Suspicious Activity Reports and the moratorium period
Powers in CFA aim to make the Suspicious Activity Reports (SAR’s) regime more effective. New s12, allows the National Crime Agency (NCA) to require any person within businesses subject to the Money Laundering Regulations, and obliged to make a Suspicious Activity Report, to provide relevant information to the NCA where the NCA has received a SAR (whether from that person or another) or a request by an overseas authority. If necessary, an order may be made compelling disclosure of the required information (with a penalty of up to £5,000 for non-compliance).
The previous SARs regime meant that where a bank/accountant/lawyer made a SAR, they were then relieved of any obligation of client confidentiality with regard to the content of the SAR, but were not able to provide follow up information or further details to the NCA where ordinary client confidentiality prevented that disclosure. So once the report had been submitted the reporter was effectively stopped from providing further details. The provisions in the Act remove any obstacle to the supply of further information (except where legally privileged).
Increasing investigation powers
CFA contains various provisions relating to powers of investigation.
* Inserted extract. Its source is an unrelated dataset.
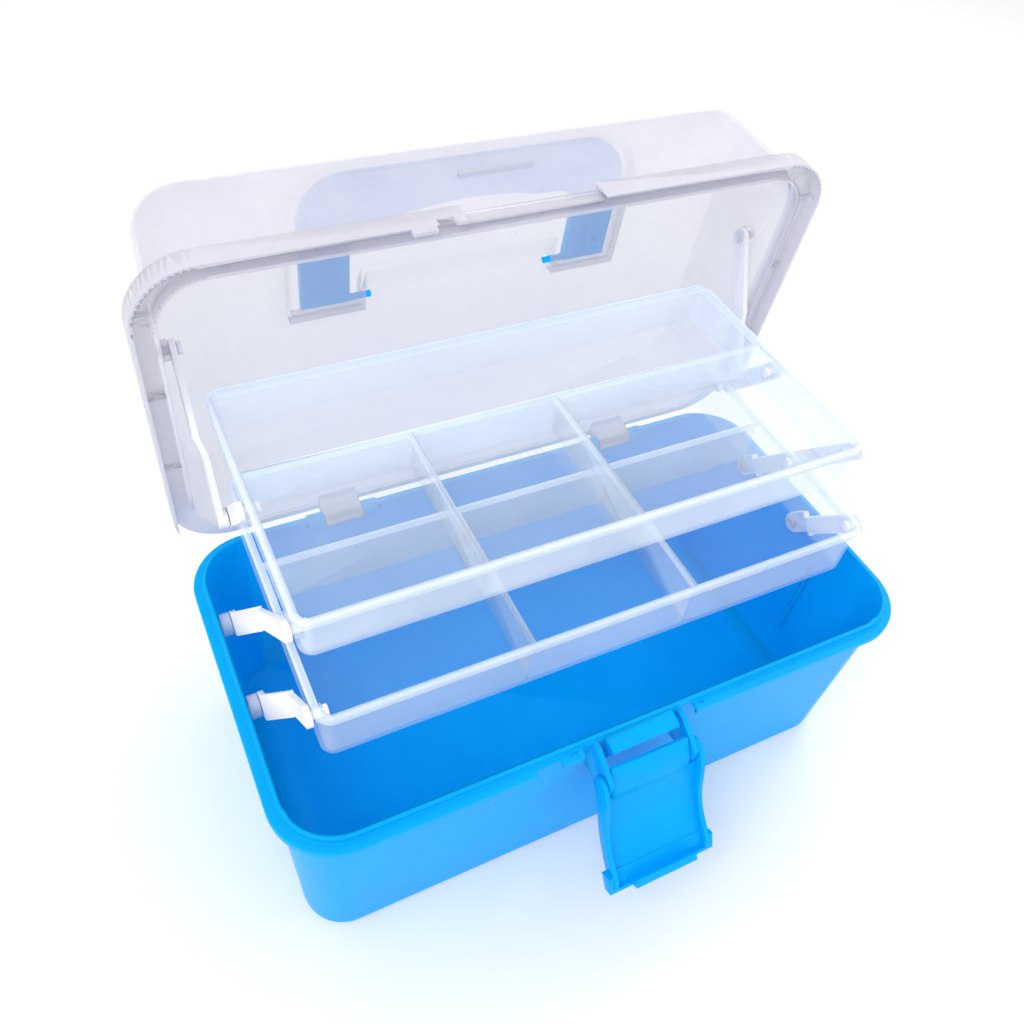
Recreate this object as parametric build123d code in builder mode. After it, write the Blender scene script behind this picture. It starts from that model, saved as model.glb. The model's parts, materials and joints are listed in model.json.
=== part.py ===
from build123d import *
import os
from math import cos, radians, sin, tan

os.makedirs("parts", exist_ok=True)

# Carry-handle art box shown open: a deep tub, a hinged see-through lid and two trays
# carried by swinging straps. The origin is the centre of the tub's footprint on the
# ground, +Z is up, the latch side faces -Y and the box is longest along X.

# ---- tub ----
foot_x = 150.5            # half length of the tub at the ground
foot_y = 77.0             # half depth of the tub at the ground
wall = 2.0
tub_draft = 2.64          # degrees the walls lean outward
lip_top = 108.0           # top of the thin inner lip
flange_top = 104.5        # top of the flange that the lid lands on
flange_x = 160.0
flange_y = 86.5
flange_corner = 29.7
foot_corner = 20.0

# ---- lid, in its own frame: u runs forward from the hinge, v up from the mouth ----
hinge_y = 81.6
hinge_z = 104.7
open_angle = 84.4
lid_front = 167.7         # front edge of the lid's flange
lid_rear = -0.8
lid_height = 58.7
lid_wall = 1.8
shelf_low = 8.0
shelf_high = 9.8
pocket_floor = 53.2       # outer face of the handle pocket's floor
handle_u = 91.0           # handle pivot
handle_v = 55.4
lid_pin_u = 110.5
lid_pin_v = 23.2

# ---- trays ----
tray_x = 134.5            # half length over the rim
tray_depth = 137.0
tray_wall = 1.8
upper_front = -34.5
upper_rim = 185.0
upper_height = 24.3
lower_front = -53.7
lower_rim = 147.9
lower_height = 30.1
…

In particular amendments made by s7 allow ‘disclosure orders’ under s357 POCA 2002 to be obtained in connection with money laundering investigations and, by s33, the investigation powers of Part 8 POCA 2002 become available for revisits under s22 POCA 2002 to a defendant’s available amount in relation to an existing confiscation order.
The CFA is intended to significantly improve the UK government’s ability to tackle money laundering, corruption, tax evasion and terrorist financing. Financial profit is at the heart of almost all forms of serious and organised crime and the new provisions in the Act are intended to create new powers to help both law enforcement agencies and the private sector investigate and tackle these types of crimes.